**WORK REQUIRED:**
Start at the line that has "The Blender code for this object" and stop at the line that has "obj.matrix_world = world". Print those lines and all lines between them exactly, and nothing more.

**RECORDS FOR PROCESSING:**
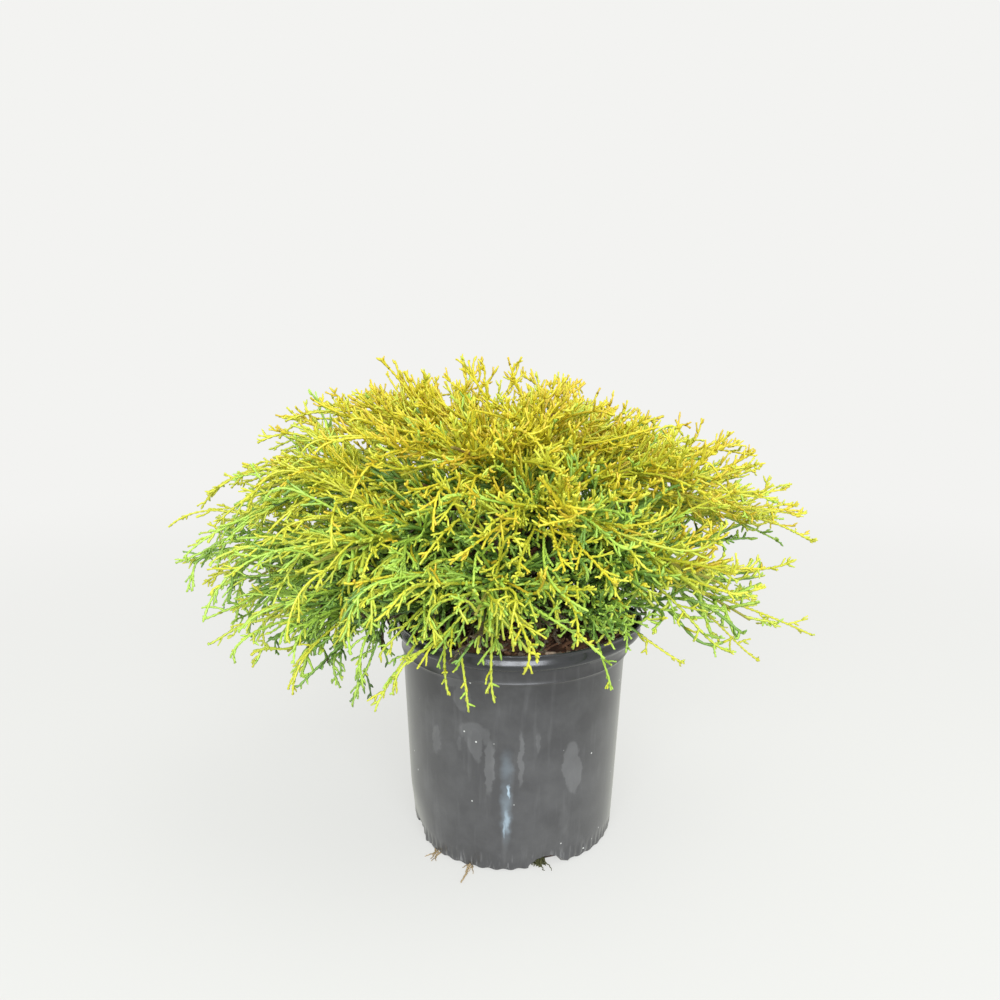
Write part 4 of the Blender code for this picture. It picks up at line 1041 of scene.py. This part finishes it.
def clothe(whip, across, light, bushy, finish):
    """A whip's own cord, up to where it meets the pot or the outline, its side shoots and their forks. It is
    made coarse, fine, or fine only from where it comes out of the crown's inside."""
    whip = even(whip, max(FEWEST_POINTS - 1, int(length_of(whip) / FINE_PITCH)))
    blocked = np.flatnonzero(~free(whip))
    blocked = blocked[blocked > 2]
    whip = whip[: blocked[0]] if len(blocked) else whip
    if len(whip) < FEWEST_POINTS:
        return
    depth = FINE_FROM[finish]
    may_be_amber = whip[-1][2] > AMBER_ABOVE and whip[-1][0] > AMBER_RIGHT_OF
    amber = may_be_amber and draw.random() < AMBER_SHARE
    late = whip[len(whip) * 2 // 3]
    tone = AMBER if amber else int(tone_of(light + light_on(late), late))
    # The whip's own cord, coarse and in a painted shade tone, no lighter than deep green, as far as the
    # depth where it turns fine
    outer = np.flatnonzero(depth_of(whip) > depth)
    split = min(int(outer[0]) if len(outer) else len(whip), len(whip) - 4)
    if split > 3:
        painted_shade = np.array([min(tone, DEEP_GREEN)])
        keep_cords(whip[None, : split + 1 : 2], across[None], FILL_RADII, painted_shade, False)
    keep_cords(whip[None, max(0, split - 1):], across[None], WHIP_RADII, np.array([tone]), depth < 1)
    # Its side shoots, which on the right leave it more squarely and go on nearly to its tip
    to_right = fade((late[0] - SHOOTS_RIGHT_FROM) / SHOOTS_RIGHT_OVER)
    angle = SHOOT_ANGLE_LEFT + (SHOOT_ANGLE_RIGHT - SHOOT_ANGLE_LEFT) * to_right
    ends = (SHOOTS_FIRST, SHOOTS_LAST + SHOOTS_LONGER_RIGHT * to_right)
    run = (SHOOT_LEAST, SHOOT_MOST * min(1, bushy), SHOOT_SHARE)
    shoots = branch(whip, across, SHOOT_SPACING / bushy, ends, (angle, SHOOT_STRAY), run)
    tones = tone_of(light + light_on(shoots[0]) + draw.normal(0, SHOOT_LUCK, len(shoots[0])), shoots[0])
    tones = np.where(amber & (tones >= LEMON), AMBER, tones)
    outside = depth_of(shoots[0]) > depth - SHOOTS_FINE_BEFORE
    for fine in (False, True):
        mine = outside == fine
        radii = SHOOT_RADII if fine else FILL_FORK_RADII
        for cord in deal([part[mine] for part in shoots], tones[mine], radii, fine, SHOOT_BEND, SHOOT_ROLL):
            fork(*cord, fine)
    fork(whip[-TIP_POINTS:], across, tone, depth < 1)


def whip_path(stem, leaves_at, plan, tip, hang, stray):
    """A whip leaves its stem forwards, rises to the crown's outline above its tip, and hangs down along it.
    It strays from that line by so many times the usual amount."""
    at = leaves_at * (len(stem) - 1)
    k = min(int(at), len(stem) - 2)
    start = stem[k] + (stem[k + 1] - stem[k]) * (at - k)
    forward = unit(stem[k + 1] - stem[k])
    depth = np.linalg.norm((tip - CROWN_HEART) / crown_reach(plan))
    over = crown_point(unit(plan + hang * UP), depth * BOW_DEPTH) + draw.normal(0, BOW_STRAY * stray, 3)
    leave = unit(unit(over - start) * (1 - FORWARD_SHARE) + forward * FORWARD_SHARE)
    first = start + leave * np.linalg.norm(over - start) * BOW_SHARE
    share = np.linspace(0, 1, WHIP_POINTS)[:, None]
    rest = 1 - share
    path = rest**3 * start + 3 * share * rest**2 * first + 3 * share**2 * rest * over + share**3 * tip
    wave = np.sin(share * draw.uniform(*WHIP_WAVES) + draw.uniform(0, 6)) * share
    return path + draw.normal(0, WHIP_STRAY * stray, 3) * wave


def spread_of_plans(number, count, spread):
    """Plan directions spread over the mass's share of the outline, each with how far off the middle it is."""
    centre = mass_plan(number)
    side = unit(np.cross(centre, np.array((0.03, 0.0, 1.0))))
    up = np.cross(side, centre)
    for k in range(count):
        apart = math.sqrt((k + 0.5) / count)
        turn = k * GOLDEN_ANGLE + number
        yield apart, unit(centre + math.tan(apart * spread) * (math.cos(turn) * side + math.sin(turn) * up))


def lean(plan):
    """The share of the crown's reach that the whips keep to in a unit direction of its plan."""
    share = 1.0
    for centre, amount, width in LEAN_PLACES:
        share -= amount * math.exp(-((np.linalg.norm(plan - unit(centre)) / width) ** 2))
    return share


def left_out(tip):
    """The share of whips left out round a tip."""
    if tip[0] < OPEN_LEFT:
        return 0.0
    return OPEN_LOW if tip[2] < OPEN_TOP else OPEN_HIGH


def wanted_whips(number):
    """The whips of a mass, as the share of the stem that each leaves from, its plan direction, its tip, what
    it gains in light, and how fine it is: those at the outline, the long ones and the leader."""
    collar = number >= SPIRAL_COUNT
    reach = mass_reach(number)
    droop = COLLAR_DROOP if collar else 0.0
    count = TOP_WHIP_COUNT if mass_plan(number)[2] > TOP_PLAN_HEIGHT else WHIP_COUNT
    count, spread = (COLLAR_WHIP_COUNT, COLLAR_SPREAD) if collar else (count, WHIP_SPREAD)
    for apart, plan in spread_of_plans(number, count, spread):
        leaves_at = LEAVES_LAST + (LEAVES_FIRST - LEAVES_LAST) * (0.6 * apart + 0.4 * draw.random())
        far = reach * lean(plan) * (1 - TIP_RAGGED * draw.random())
        tip = crown_point(plan, far) - droop * draw.random() * UP
        if collar or draw.random() > left_out(tip):
            yield leaves_at, plan, tip, USUAL_GAIN, "fine" if collar else "fine outside"
    for tip in [np.array(tip) for tip in LONG_SHOOTS if NEAREST[tip] == number]:
        plan = unit((tip - CROWN_HEART) / crown_reach(unit(tip - CROWN_HEART)))
        yield LONG_LEAVES, plan, tip, LONG_GAIN, "fine outside"
    plan = mass_plan(number)
    tip = crown_point(plan, reach * lean(plan) * LEADER_REACH)
    yield LEADER_LEAVES, plan, tip, USUAL_GAIN, "fine outside"


def send_whip(stem, leaves_at, plan, tip, gain, finish):
    """Bends one whip over from its stem to its tip, and clothes it."""
    stray, bushy = (LONG_STRAY, LONG_BUSHY) if gain == LONG_GAIN else (1.0, draw.uniform(*BUSHY))
    if draw.random() < BARE_SHARE:
        bushy = BARE
    most = HANG_LEFT + (HANG_RIGHT - HANG_LEFT) * fade((plan[0] - HANG_RIGHT_FROM) / HANG_RIGHT_OVER)
    hang = most * draw.uniform(*HANG_SHARES) * (1 - max(0.0, plan[2]) ** 2)
    whip = whip_path(stem, leaves_at, plan, tip, hang, stray)
    outwards = unit((whip[WHIP_POINTS * 3 // 4] - CROWN_HEART) / crown_reach(plan) ** 2)
    run = unit(whip[-1] - whip[WHIP_POINTS // 2])
    across = unit(np.cross(run, outwards))
    roll = draw.normal(0, WHIP_ROLL)
    across = across * math.cos(roll) + np.cross(run, across) * math.sin(roll)
    clothe(whip, across, gain + draw.normal(0, WHIP_LUCK), bushy, finish)


def grow_mass(number):
    """All the whips of one mass, and the shaded shoots that fill the space round its bough and stem."""
    stem = STEMS[number]
    for leaves_at, plan, tip, gain, finish in wanted_whips(number):
        send_whip(stem, leaves_at, plan, tip, gain, finish)
    across = unit(np.cross(stem[-1] - stem[0], UP))
    fills = branch(LIMBS[number], across, FILL_SPACING, FILL_ENDS, FILL_ANGLES, FILL_RUN)
    light = light_on(fills[0] + fills[1] * FILL_AHEAD) + FILL_GAIN + draw.normal(0, FILL_LUCK, len(fills[0]))
    for cord in deal(fills, tone_of(light, fills[0]), FILL_RADII, False, FILL_BEND, math.pi):
        fork(*cord, False)


def nearest_stem(place_at):
    """The number of the stem that passes nearest to a place, and where along it that is."""
    away = [np.linalg.norm(stem - place_at, axis=1) for stem in STEMS]
    number = int(np.argmin([some.min() for some in away]))
    return number, away[number].argmin() / len(STEMS[number])


def send_from_nearest(plan, tip, gain, finish):
    """Sends a whip to its tip from the stem that passes nearest to its way out."""
    number, leaves_at = nearest_stem(crown_point(plan, WAY_OUT))
    send_whip(STEMS[number], leaves_at, plan, tip, gain, finish)


def grow_skirt():
    """The whips that hang round the crown's foot and over the pot's lip."""
    for k in range(SKIRT_WHIP_COUNT):
        azimuth = k * GOLDEN_ANGLE
        plan = heading(azimuth, math.asin(skirt_height(azimuth) + draw.uniform(-SKIRT_BELOW, SKIRT_ABOVE)))
        tip = crown_point(plan, lean(plan) * draw.uniform(*SKIRT_DEPTHS))
        if draw.random() > left_out(tip):
            send_from_nearest(plan, tip, USUAL_GAIN, "fine")
    for _ in range(FRONT_WHIP_COUNT):
        azimuth = -math.pi / 2 + draw.uniform(-FRONT_SPREAD, FRONT_SPREAD)
        plan = heading(azimuth, math.asin(draw.uniform(*FRONT_HEIGHTS)))
        send_from_nearest(plan, crown_point(plan, draw.uniform(*FRONT_DEPTHS)), USUAL_GAIN, "fine")


def grow_core():
    """The older whips inside the crown, spread evenly all round, that close it to the eye."""
    for k in range(CORE_WHIP_COUNT):
        azimuth = k * GOLDEN_ANGLE + 1
        low = skirt_height(azimuth)
        plan = heading(azimuth, math.asin(low + (1 - low) * (k + 0.5) / CORE_WHIP_COUNT))
        tip = crown_point(plan, draw.uniform(*CORE_DEPTHS))
        if draw.random() > CORE_OPEN * left_out(tip):
            send_from_nearest(plan, tip, CORE_GAIN * max(0.0, plan[2]), "coarse")


def foliage_finish(name, colour):
    """Scale leaves: waxy and smooth, so a soft broad shine, and one plain colour to a spray."""
    settings = {"Base Color": linear(colour), "Roughness": 0.45, "Specular IOR Level": 0.5}
    return new_finish("scale_leaves_" + name, settings)[0]


def pieces_of(tone):
    """The tubes of one finish, dealt out into pieces under the limit of triangles."""
    pieces, total = [[]], 0
    for paths, radii, guides in [cord[1:] for cord in cords if cord[0] == tone]:
        made = tubes(paths, radii, guides)
        if total + len(made[1]) > PIECE_TRIANGLES:
            pieces.append([])
            total = 0
        pieces[-1].append(made)
        total += len(made[1])
    return pieces


STEMS = [path[round(LIMB_RINGS * BOUGH_SHARE):] for path in LIMBS]
NEAREST = {tip: nearest_stem(np.array(tip))[0] for tip in LONG_SHOOTS}
for number in range(MASS_COUNT):
    grow_mass(number)
grow_skirt()
grow_core()
masses = [f"foliage_{number + 1:02d}" for number in range(MASS_COUNT)]
for tone, (name, colour) in enumerate(TONES):
    scale_leaves = foliage_finish(name, colour)
    for part, made in enumerate(pieces_of(tone), 1):
        piece_name = f"foliage_{name}_{part}"
        place(add_piece(piece_name, joined(piece_name, made)), [scale_leaves], masses)


# The floor is a plain sweep of matt white board under the pot. Far off it turns into the pale tone that is
# all round, so that none of its edges shows.

PALE = "#F3F3F1"
FLOOR_RADIUS = 12.0
FLOOR_FADE = (0.25, 1.4)


def pale_floor():
    """Matt white board, lit from all sides, that turns into the background's own tone far away."""
    material, tree, shader = new_finish(
        "pale_floor", {"Base Color": linear("#C6C7C2"), "Roughness": 0.9, "Specular IOR Level": 0.1})
    place_on = add_node(tree, "TexCoord", {}).outputs["Object"]
    away = add_node(tree, "VectorMath", {"operation": "LENGTH"}, {0: place_on}).outputs["Value"]
    near, far = FLOOR_FADE
    faded = add_node(
        tree, "MapRange",
        {"From Min": near, "From Max": far, "To Min": 0.65, "interpolation_type": "SMOOTHSTEP"},
        {"Value": away})
    glow = add_node(tree, "Emission", {"Color": linear(PALE), "Strength": 1.0})
    both = add_node(tree, "MixShader", {}, {0: faded, 1: shader, 2: glow})
    tree.links.new(both.outputs[0], tree.nodes["Material Output"].inputs["Surface"])
    return material


bm = bmesh.new()
bmesh.ops.create_circle(bm, cap_ends=True, segments=96, radius=FLOOR_RADIUS)
floor = add_piece("floor", bm)
floor.data.materials.append(pale_floor())


# The light is soft and even. It comes from the pale surroundings, a wide window in front of the plant and a
# square lamp above it.

FACED = Vector((0.0, 0.0, 0.2))


def add_lamp(name, size, power, place_at, colour="#FFFFFF"):
    """A soft oblong lamp that faces the crown."""
    lamp = bpy.data.lights.new(name, "AREA")
    lamp.shape, lamp.energy, lamp.color = "RECTANGLE", power, linear(colour)[:3]
    lamp.size, lamp.size_y = size
    lit = bpy.data.objects.new(name, lamp)
    bpy.context.scene.collection.objects.link(lit)
    facing = (Vector(place_at) - FACED).to_track_quat("Z", "Y").to_matrix().to_4x4()
    lit.matrix_world = Matrix.Translation(place_at) @ facing


world = bpy.data.worlds.new("studio")
world.use_nodes = True
world.node_tree.nodes["Background"].inputs["Color"].default_value = linear(PALE)
world.node_tree.nodes["Background"].inputs["Strength"].default_value = 1.0
bpy.context.scene.world = world
add_lamp("window_in_front", (1.8, 0.6), 43.0, (0.05, -1.70, 1.15), "#F4F8FF")
add_lamp("fill_above", (1.0, 1.0), 9.0, (0.6, -0.2, 1.7))


# The camera stands in front, a little above the crown, and looks down on it. Its size, height and turn are
# those that put the pot's rim, foot and sides where the photograph has them.

CAMERA_PLACE = (0.0, -0.630, 0.381)
CAMERA_PITCH, CAMERA_ROLL = math.radians(12.1), math.radians(0.70)

lens = bpy.data.cameras.new("camera")
lens.sensor_width, lens.lens, lens.shift_x = 36.0, 32.65, -0.0156
lens.clip_start, lens.clip_end = 0.02, 60.0
camera = bpy.data.objects.new("camera", lens)
bpy.context.scene.collection.objects.link(camera)
tilt = Matrix.Rotation(math.pi / 2 - CAMERA_PITCH, 4, "X")
roll = Matrix.Rotation(CAMERA_ROLL, 4, "Z")
camera.matrix_world = Matrix.Translation(CAMERA_PLACE) @ tilt @ roll
bpy.context.scene.camera = camera
bpy.context.scene.view_settings.view_transform = "Standard"
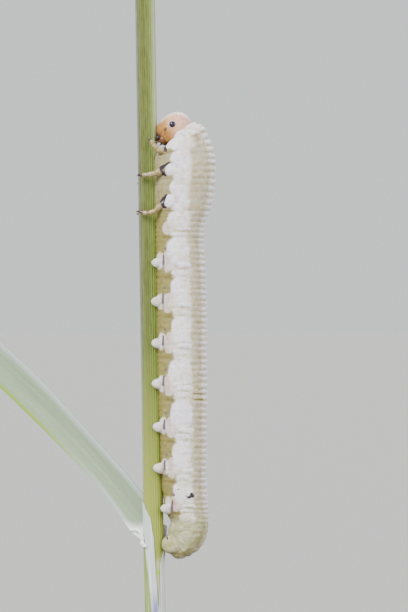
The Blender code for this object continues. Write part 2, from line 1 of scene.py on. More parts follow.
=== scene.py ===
"""The sawfly larva on its cut grass stem, dressed for display, laid out as an add-on with one operator a piece.

The larva hangs upright with its head up. Its belly faces -X, its back +X, and its left side -Y. Shapes are worked
out in millimetres and turned into metres by MM. Object coordinates in materials are metres, so a pattern's scale is
one over its real size in metres.
"""

import math

import bmesh
import bpy
import numpy as np
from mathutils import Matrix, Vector, noise


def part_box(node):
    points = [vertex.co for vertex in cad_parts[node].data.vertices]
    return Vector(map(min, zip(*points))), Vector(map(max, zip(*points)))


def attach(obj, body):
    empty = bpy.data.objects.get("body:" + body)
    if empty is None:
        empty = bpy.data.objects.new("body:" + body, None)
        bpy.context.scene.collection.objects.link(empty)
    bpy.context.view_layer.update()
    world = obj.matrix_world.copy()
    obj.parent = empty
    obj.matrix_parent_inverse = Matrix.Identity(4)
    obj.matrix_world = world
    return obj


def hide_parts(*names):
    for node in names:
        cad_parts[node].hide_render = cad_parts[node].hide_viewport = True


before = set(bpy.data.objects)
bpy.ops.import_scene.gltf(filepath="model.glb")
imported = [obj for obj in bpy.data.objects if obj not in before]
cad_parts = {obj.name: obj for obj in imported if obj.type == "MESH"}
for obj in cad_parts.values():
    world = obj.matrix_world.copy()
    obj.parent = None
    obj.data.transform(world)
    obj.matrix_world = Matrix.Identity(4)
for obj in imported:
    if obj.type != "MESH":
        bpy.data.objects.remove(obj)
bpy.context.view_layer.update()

bl_info = {
    "name": "Sawfly larva on a grass stem",
    "version": (1, 0, 0),
    "blender": (4, 5, 0),
    "location": "3D View > Sidebar > Larva",
    "description": "Builds the larva, its grass perch, its stand and the stage round the packed model",
    "category": "Object",
}

MM = 0.001
BODY = "root"
UP = (0.0, 0.0, 1.0)

# Body: station, belly point (x, z), back point (x, z) and half width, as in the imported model
BODY_STATIONS = (
    (0.0, 0.68, 33.87, 2.25, 35.43, 0.98),
    (0.5, 0.22, 33.60, 3.02, 35.00, 1.30),
    (0.75, 0.08, 33.44, 3.20, 34.52, 1.40),
    (1.0, -0.06, 33.28, 3.46, 33.98, 1.48),
    (2.0, -0.12, 31.82, 3.66, 31.92, 1.62),
    (3.0, -0.08, 29.86, 3.35, 29.88, 1.56),
    (3.5, -0.06, 29.02, 3.03, 29.03, 1.50),
    (4.0, -0.04, 28.18, 2.95, 28.18, 1.48),
    (5.0, 0.00, 25.68, 3.07, 25.68, 1.50),
    (6.0, 0.02, 23.24, 3.12, 23.24, 1.50),
    (7.0, 0.06, 20.68, 3.11, 20.68, 1.50),
    (8.0, 0.12, 18.05, 3.14, 18.05, 1.48),
    (9.0, 0.22, 15.46, 3.12, 15.46, 1.44),
    (10.0, 0.34, 12.96, 3.09, 12.96, 1.38),
    (11.0, 0.68, 10.98, 3.22, 10.98, 1.28),
    (11.5, 0.92, 10.45, 3.25, 10.36, 1.22),
    (12.0, 0.76, 9.92, 3.18, 9.74, 1.14),
    (12.25, 0.78, 9.76, 2.98, 9.16, 1.08),
    (12.5, 0.84, 9.62, 2.56, 8.66, 1.00),
    (12.75, 0.92, 9.48, 2.02, 8.30, 0.86),
    (13.0, 1.00, 9.36, 1.44, 8.13, 0.64),
)
TAIL_TIP = (0.79, 8.68)
TAIL_RINGS = 14
SEGMENT_NODES = ("prothorax", "mesothorax", "metathorax") + tuple(f"abdomen_{n}" for n in range(1, 11))
FOLDS = (5, 5, 5, 5, 7, 7, 7, 7, 7, 7, 6, 4, 5)
SEGMENT_ROWS = (38, 34, 34, 32, 44, 44, 46, 48, 46, 44, 36, 24, 30)
SKIN_COLUMNS = 160
BODY_SQUARENESS = 2.3
FIRST_ABDOMEN_SEGMENT = 3
FIRST_PROLEG_SEGMENT = 4
LAST_PROLEG_SEGMENT = 10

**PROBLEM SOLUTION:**
The Blender code for this object continues. Write part 2, from line 1 of scene.py on. More parts follow.
=== scene.py ===
"""The sawfly larva on its cut grass stem, dressed for display, laid out as an add-on with one operator a piece.

The larva hangs upright with its head up. Its belly faces -X, its back +X, and its left side -Y. Shapes are worked
out in millimetres and turned into metres by MM. Object coordinates in materials are metres, so a pattern's scale is
one over its real size in metres.
"""

import math

import bmesh
import bpy
import numpy as np
from mathutils import Matrix, Vector, noise


def part_box(node):
    points = [vertex.co for vertex in cad_parts[node].data.vertices]
    return Vector(map(min, zip(*points))), Vector(map(max, zip(*points)))


def attach(obj, body):
    empty = bpy.data.objects.get("body:" + body)
    if empty is None:
        empty = bpy.data.objects.new("body:" + body, None)
        bpy.context.scene.collection.objects.link(empty)
    bpy.context.view_layer.update()
    world = obj.matrix_world.copy()
    obj.parent = empty
    obj.matrix_parent_inverse = Matrix.Identity(4)
    obj.matrix_world = world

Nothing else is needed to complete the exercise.